## Dataset content
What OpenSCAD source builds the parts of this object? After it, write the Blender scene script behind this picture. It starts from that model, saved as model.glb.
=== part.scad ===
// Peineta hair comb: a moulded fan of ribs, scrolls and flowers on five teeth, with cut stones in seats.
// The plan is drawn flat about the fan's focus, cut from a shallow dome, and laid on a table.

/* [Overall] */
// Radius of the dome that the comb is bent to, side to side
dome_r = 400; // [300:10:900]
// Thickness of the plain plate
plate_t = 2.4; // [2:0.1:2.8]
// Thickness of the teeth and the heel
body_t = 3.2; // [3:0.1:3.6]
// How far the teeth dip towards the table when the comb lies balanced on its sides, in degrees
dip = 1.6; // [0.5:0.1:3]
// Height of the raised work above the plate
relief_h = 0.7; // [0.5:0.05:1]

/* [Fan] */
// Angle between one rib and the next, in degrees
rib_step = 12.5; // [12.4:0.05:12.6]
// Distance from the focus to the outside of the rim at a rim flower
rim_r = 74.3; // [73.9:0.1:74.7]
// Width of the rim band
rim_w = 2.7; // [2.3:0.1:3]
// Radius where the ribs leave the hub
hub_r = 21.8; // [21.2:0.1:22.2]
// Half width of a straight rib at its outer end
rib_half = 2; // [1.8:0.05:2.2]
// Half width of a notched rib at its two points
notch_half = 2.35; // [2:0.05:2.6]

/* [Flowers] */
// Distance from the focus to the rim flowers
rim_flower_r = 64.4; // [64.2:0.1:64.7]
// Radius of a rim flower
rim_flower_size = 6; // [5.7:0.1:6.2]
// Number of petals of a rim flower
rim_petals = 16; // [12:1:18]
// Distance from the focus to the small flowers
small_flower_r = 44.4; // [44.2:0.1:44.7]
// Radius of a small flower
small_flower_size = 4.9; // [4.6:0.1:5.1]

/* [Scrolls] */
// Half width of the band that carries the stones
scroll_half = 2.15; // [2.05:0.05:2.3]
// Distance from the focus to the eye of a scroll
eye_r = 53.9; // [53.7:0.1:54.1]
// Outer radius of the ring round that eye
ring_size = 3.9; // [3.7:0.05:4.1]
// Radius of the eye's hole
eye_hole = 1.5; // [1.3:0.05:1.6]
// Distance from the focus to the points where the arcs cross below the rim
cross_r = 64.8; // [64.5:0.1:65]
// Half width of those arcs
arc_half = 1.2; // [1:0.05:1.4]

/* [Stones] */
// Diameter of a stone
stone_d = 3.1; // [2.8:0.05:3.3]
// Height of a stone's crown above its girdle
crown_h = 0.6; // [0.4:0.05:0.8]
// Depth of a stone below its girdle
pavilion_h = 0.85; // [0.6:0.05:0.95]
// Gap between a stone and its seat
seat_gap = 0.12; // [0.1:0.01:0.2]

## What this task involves
Quote each line above in full, word for word.

## Answer for this exercise
What OpenSCAD source builds the parts of this object? After it, write the Blender scene script behind this picture. It starts from that model, saved as model.glb.
=== part.scad ===
// Peineta hair comb: a moulded fan of ribs, scrolls and flowers on five teeth, with cut stones in seats.
// The plan is drawn flat about the fan's focus, cut from a shallow dome, and laid on a table.

/* [Overall] */
// Radius of the dome that the comb is bent to, side to side
dome_r = 400; // [300:10:900]
// Thickness of the plain plate
plate_t = 2.4; // [2:0.1:2.8]
// Thickness of the teeth and the heel
body_t = 3.2; // [3:0.1:3.6]
// How far the teeth dip towards the table when the comb lies balanced on its sides, in degrees
dip = 1.6; // [0.5:0.1:3]
// Height of the raised work above the plate
relief_h = 0.7; // [0.5:0.05:1]

/* [Fan] */
// Angle between one rib and the next, in degrees
rib_step = 12.5; // [12.4:0.05:12.6]
// Distance from the focus to the outside of the rim at a rim flower
rim_r = 74.3; // [73.9:0.1:74.7]
// Width of the rim band
rim_w = 2.7; // [2.3:0.1:3]
// Radius where the ribs leave the hub
hub_r = 21.8; // [21.2:0.1:22.2]
// Half width of a straight rib at its outer end
rib_half = 2; // [1.8:0.05:2.2]
// Half width of a notched rib at its two points
notch_half = 2.35; // [2:0.05:2.6]

/* [Flowers] */
// Distance from the focus to the rim flowers
rim_flower_r = 64.4; // [64.2:0.1:64.7]
// Radius of a rim flower
rim_flower_size = 6; // [5.7:0.1:6.2]
// Number of petals of a rim flower
rim_petals = 16; // [12:1:18]
// Distance from the focus to the small flowers
small_flower_r = 44.4; // [44.2:0.1:44.7]
// Radius of a small flower
small_flower_size = 4.9; // [4.6:0.1:5.1]

/* [Scrolls] */
// Half width of the band that carries the stones
scroll_half = 2.15; // [2.05:0.05:2.3]
// Distance from the focus to the eye of a scroll
eye_r = 53.9; // [53.7:0.1:54.1]
// Outer radius of the ring round that eye
ring_size = 3.9; // [3.7:0.05:4.1]
// Radius of the eye's hole
eye_hole = 1.5; // [1.3:0.05:1.6]
// Distance from the focus to the points where the arcs cross below the rim
cross_r = 64.8; // [64.5:0.1:65]
// Half width of those arcs
arc_half = 1.2; // [1:0.05:1.4]

/* [Stones] */
// Diameter of a stone
stone_d = 3.1; // [2.8:0.05:3.3]
// Height of a stone's crown above its girdle
crown_h = 0.6; // [0.4:0.05:0.8]
// Depth of a stone below its girdle
pavilion_h = 0.85; // [0.6:0.05:0.95]
// Gap between a stone and its seat
seat_gap = 0.12; // [0.1:0.01:0.2]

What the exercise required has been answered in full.